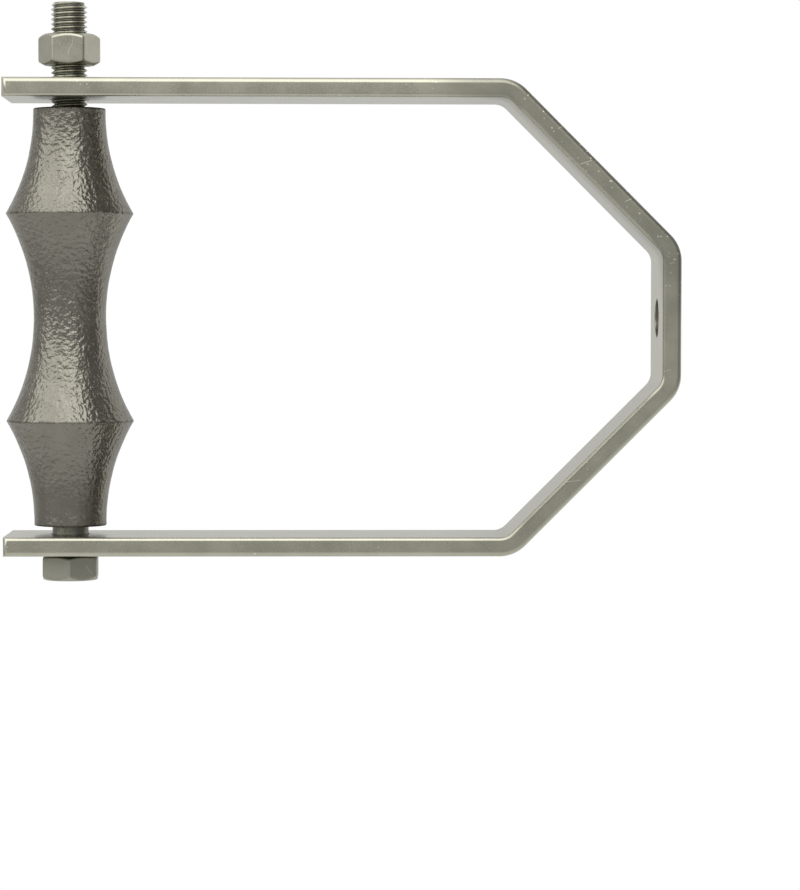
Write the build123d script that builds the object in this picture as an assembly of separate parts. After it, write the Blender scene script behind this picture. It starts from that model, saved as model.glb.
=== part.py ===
from build123d import *
import os
from math import pi, radians, sqrt, tan

# Roller loop hanger for one horizontal pipe.
#
# A flat steel bar is bent into a loop: two parallel legs, two sloping shoulders
# and a level web. A hex bolt crosses the open end of the legs and is the axle of
# a cast roller with a hollow saddle, and a nut closes the bolt. The loop hangs
# from a rod through the hole in the web, and the pipe lies in the roller's saddle.
#
# Frame, in millimetres: the origin is the middle of the rod hole at the web's
# upper face, +Z points up the rod, X runs along the axle and Y along the pipe.

# The bar
bar_thickness = 10.0
bar_width = 63.5
bar_edge_radius = 2.7
bend_inner_radius = 9.0

# The loop that the bar is bent to, measured on its inner faces
leg_gap = 228.6
web_inner_width = 66.8
shoulder_slope = 45.0
axle_to_web = 310.0
axle_to_leg_end = 33.0

# Holes in the bar
rod_hole_diameter = 20.64
leg_hole_clearance = 0.795

# The axle bolt and its nut, with the same hexagon
bolt_diameter = 19.05
bolt_past_nut = 16.55
bolt_tip_chamfer = 1.6
bolt_neck_radius = 0.8
bolt_head_height = 12.45
nut_height = 16.27
nut_bore_clearance = 0.05
nut_mouth_chamfer = 1.2
hex_across_flats = 28.575
hex_corner_radius = 1.4
hex_chamfer_slope = 30.0
head_seat_chamfer_slope = 18.0

# How the loose bolt and nut stand: gaps to the legs' outer faces, and turns about the axle
head_to_leg = 1.7
nut_to_leg = 8.0
head_turn = 0.8
nut_turn = 30.9

# The roller
roller_end_gap = 4.5
roller_waist_diameter = 38.1
roller_end_diameter = 38.1
roller_bore_clearance = 0.795
saddle_radius = 109.5
ridge_to_middle = 54.6
ridge_tip_radius = 0.6
horn_collar_length = 2.0
roller_rim_radius = 0.9

# Places that follow from the sizes above
axle_z = -bar_thickness - axle_to_web
leg_end_z = axle_z - axle_to_leg_end
leg_middle_x = (leg_gap + bar_thickness) / 2
leg_outer_x = leg_gap / 2 + bar_thickness
head_seat_x = leg_outer_x + head_to_leg
nut_seat_x = -leg_outer_x - nut_to_leg
bolt_length = head_seat_x - nut_seat_x + nut_height + bolt_past_nut
roller_length = leg_gap - 2 * roller_end_gap
axle = Axis((0, 0, axle_z), (1, 0, 0))


def axle_plane(x: float) -> Plane:
    """A plane across the axle at x. It faces the nut's end, and its angles start at -Y and turn to +Z."""
    return Plane((x, 0, axle_z), x_dir=(0, -1, 0), z_dir=(-1, 0, 0))


def axle_section_plane() -> Plane:
    """The plane of a turned piece's half section: x along the axle, y out from it."""
    return Plane((0, 0, axle_z), x_dir=(1, 0, 0), z_dir=(0, -1, 0))


def bar_corners() -> list[tuple[float, float]]:
    """Corners of the bar's middle line, as x and z, from one leg's end over the web to the other's."""
    half_bar = bar_thickness / 2
    web_turn = radians(shoulder_slope)
    leg_turn = pi / 2 - web_turn
    shoulder_rise = (leg_gap - web_inner_width) / 2 * tan(web_turn)
    web_corner = (web_inner_width / 2 + half_bar * tan(web_turn / 2), -half_bar)
    leg_corner = (leg_middle_x, -bar_thickness - shoulder_rise + half_bar * tan(leg_turn / 2))
    right_side = [web_corner, leg_corner, (leg_middle_x, leg_end_z)]
    left_side = [(-x, z) for x, z in reversed(right_side)]
    return left_side + right_side


def make_yoke() -> Part:
    """The bent bar, with rounded long edges, the rod hole and an axle hole in each leg."""
    with BuildPart() as yoke:
        with BuildSketch(Plane.XZ):
            with BuildLine():
                FilletPolyline(*bar_corners(), radius=bend_inner_radius + bar_thickness / 2)
            trace(line_width=bar_thickness)
        extrude(amount=bar_width / 2, both=True)
        fillet(yoke.faces().filter_by(Axis.Y).edges(), bar_edge_radius)
        Hole(rod_hole_diameter / 2)
        with Locations(axle_plane(0)):
            Hole(bolt_diameter / 2 + leg_hole_clearance)
    return yoke.part


def make_roller() -> Part:
    """The cast roller: a hollow saddle between two ridges, a flared horn outside each, and a plain bore."""
    bore_radius = bolt_diameter / 2 + roller_bore_clearance
    waist_radius = roller_waist_diameter / 2
    end_radius = roller_end_diameter / 2
    ridge_radius = waist_radius + saddle_radius - sqrt(saddle_radius**2 - ridge_to_middle**2)
    half_length = roller_length / 2
    with BuildPart() as roller:
        with BuildSketch(axle_section_plane()) as section:
            with BuildLine():
                ThreePointArc(
                    (-ridge_to_middle, ridge_radius), (0, waist_radius), (ridge_to_middle, ridge_radius)
                )
                for side in (-1, 1):
                    horn_end = (side * (half_length - horn_collar_length), end_radius)
                    ridge_tip = (side * ridge_to_middle, ridge_radius)
                    TangentArc(horn_end, ridge_tip, tangent=(-side, 0))
                    Polyline(horn_end, (side * half_length, end_radius), (side * half_length, bore_radius))
                Line((-half_length, bore_radius), (half_length, bore_radius))
            make_face()
            ridge_tips = section.vertices().group_by(Axis.Y)[-1]
            fillet(ridge_tips, ridge_tip_radius)
        revolve(axis=axle)
        rims = roller.edges().filter_by(GeomType.CIRCLE).group_by(Axis.X)
        for end_rims in (rims[0], rims[-1]):
            fillet(end_rims.sort_by(SortBy.RADIUS)[-1], roller_rim_radius)
    return roller.part


def hex_blank(seat_x: float, height: float, turn: float, seat_slope: float) -> Part:
    """
    A hexagon with turned chamfers on both ends.

    Args:
        seat_x: place along the axle of the end that faces the leg.
        height: length along the axle, positive towards the nut's end.
        turn: angle of the hexagon about the axle, in degrees.
        seat_slope: slope of the chamfer on the end that faces the leg, in degrees.

    Returns:
        The solid hexagon.
    """
    outward = -1 if height > 0 else 1
    flat_radius = hex_across_flats / 2
    corner_radius = hex_across_flats / sqrt(3)
    far_x = seat_x + outward * abs(height)
    seat_drop = (corner_radius - flat_radius) * tan(radians(seat_slope))
    far_drop = (corner_radius - flat_radius) * tan(radians(hex_chamfer_slope))
    with BuildPart() as blank:
        with BuildSketch(axle_plane(seat_x)) as hexagon:
            RegularPolygon(flat_radius, 6, major_radius=False, rotation=turn)
            fillet(hexagon.vertices(), hex_corner_radius)
        extrude(amount=height)
        with BuildSketch(axle_section_plane()):
            with BuildLine():
                Polyline(
                    (seat_x, 0),
                    (seat_x, flat_radius),
                    (seat_x + outward * seat_drop, corner_radius),
                    (far_x - outward * far_drop, corner_radius),
                    (far_x, flat_radius),
                    (far_x, 0),
                    close=True,
                )
            make_face()
        revolve(axis=axle, mode=Mode.INTERSECT)
    return blank.part


def make_axle_bolt() -> Part:
    """The hex bolt that is the roller's axle, from the head beyond one leg to the tip beyond the nut."""
    with BuildPart() as bolt:
        with BuildSketch(axle_plane(head_seat_x)):
            Circle(bolt_diameter / 2)
        extrude(amount=bolt_length)
        tip_rim = bolt.edges().filter_by(GeomType.CIRCLE).sort_by(Axis.X)[0]
        chamfer(tip_rim, bolt_tip_chamfer)
        add(hex_blank(head_seat_x, -bolt_head_height, head_turn, head_seat_chamfer_slope))
        seat_face = bolt.faces().filter_by(Axis.X).sort_by(Axis.X)[1]
        fillet(seat_face.edges().sort_by(SortBy.RADIUS)[0], bolt_neck_radius)
    return bolt.part


def make_axle_nut() -> Part:
    """The hex nut, backed off from its leg. Its bore and the bolt's end are drawn at the thread's outside."""
    bore_radius = bolt_diameter / 2 + nut_bore_clearance
    with BuildPart() as nut:
        add(hex_blank(nut_seat_x, nut_height, nut_turn, hex_chamfer_slope))
        with BuildSketch(axle_plane(nut_seat_x)):
            Circle(bore_radius)
        extrude(amount=nut_height, mode=Mode.SUBTRACT)
        mouths = nut.edges().filter_by(GeomType.CIRCLE).sort_by(SortBy.RADIUS)[:2]
        chamfer(mouths, nut_mouth_chamfer)
    return nut.part


sub_parts = {
    "yoke": make_yoke,
    "roller": make_roller,
    "axle_bolt": make_axle_bolt,
    "axle_nut": make_axle_nut,
}

os.makedirs("parts", exist_ok=True)
for name, make in sub_parts.items():
    export_step(make(), f"parts/{name}.step")
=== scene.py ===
"""A roller loop hanger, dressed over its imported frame: a bent bar, a cast roller, a hex bolt and its nut."""

import logging
import math
from collections.abc import Callable, Iterable, Mapping, Sequence
from dataclasses import dataclass
from enum import Enum
from functools import partial

import bmesh
import bpy
from mathutils import Matrix, Vector, noise

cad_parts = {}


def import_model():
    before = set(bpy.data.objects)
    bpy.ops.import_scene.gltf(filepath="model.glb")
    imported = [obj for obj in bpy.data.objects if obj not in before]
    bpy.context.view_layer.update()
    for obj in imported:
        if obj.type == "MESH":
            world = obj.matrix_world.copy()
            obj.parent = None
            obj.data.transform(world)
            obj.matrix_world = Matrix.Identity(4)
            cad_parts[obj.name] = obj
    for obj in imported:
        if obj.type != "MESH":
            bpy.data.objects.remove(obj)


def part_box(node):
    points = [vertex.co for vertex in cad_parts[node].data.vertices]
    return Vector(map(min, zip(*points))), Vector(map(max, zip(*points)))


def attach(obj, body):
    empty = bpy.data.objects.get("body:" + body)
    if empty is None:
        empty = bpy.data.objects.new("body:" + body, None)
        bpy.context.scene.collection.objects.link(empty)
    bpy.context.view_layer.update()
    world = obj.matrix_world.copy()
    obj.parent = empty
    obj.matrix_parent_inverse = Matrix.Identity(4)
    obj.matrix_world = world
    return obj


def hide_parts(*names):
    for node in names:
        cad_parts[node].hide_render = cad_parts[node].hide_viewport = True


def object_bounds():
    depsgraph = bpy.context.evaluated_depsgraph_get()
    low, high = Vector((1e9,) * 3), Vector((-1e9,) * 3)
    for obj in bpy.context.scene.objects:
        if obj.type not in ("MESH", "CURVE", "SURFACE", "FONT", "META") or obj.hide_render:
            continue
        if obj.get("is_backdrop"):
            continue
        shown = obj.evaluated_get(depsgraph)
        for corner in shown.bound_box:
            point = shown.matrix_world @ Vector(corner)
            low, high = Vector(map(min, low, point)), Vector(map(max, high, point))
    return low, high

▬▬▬

◆ Work to be completed:
Exactly the lines above from the one with "chamfer(mouths, nut_mouth_chamfer)" to the one with "obj.data.transform(world)", both included, are to be quoted; leave the rest out.

◆ Answer to this task:
        chamfer(mouths, nut_mouth_chamfer)
    return nut.part


sub_parts = {
    "yoke": make_yoke,
    "roller": make_roller,
    "axle_bolt": make_axle_bolt,
    "axle_nut": make_axle_nut,
}

os.makedirs("parts", exist_ok=True)
for name, make in sub_parts.items():
    export_step(make(), f"parts/{name}.step")
=== scene.py ===
"""A roller loop hanger, dressed over its imported frame: a bent bar, a cast roller, a hex bolt and its nut."""

import logging
import math
from collections.abc import Callable, Iterable, Mapping, Sequence
from dataclasses import dataclass
from enum import Enum
from functools import partial

import bmesh
import bpy
from mathutils import Matrix, Vector, noise

cad_parts = {}


def import_model():
    before = set(bpy.data.objects)
    bpy.ops.import_scene.gltf(filepath="model.glb")
    imported = [obj for obj in bpy.data.objects if obj not in before]
    bpy.context.view_layer.update()
    for obj in imported:
        if obj.type == "MESH":
            world = obj.matrix_world.copy()
            obj.parent = None
            obj.data.transform(world)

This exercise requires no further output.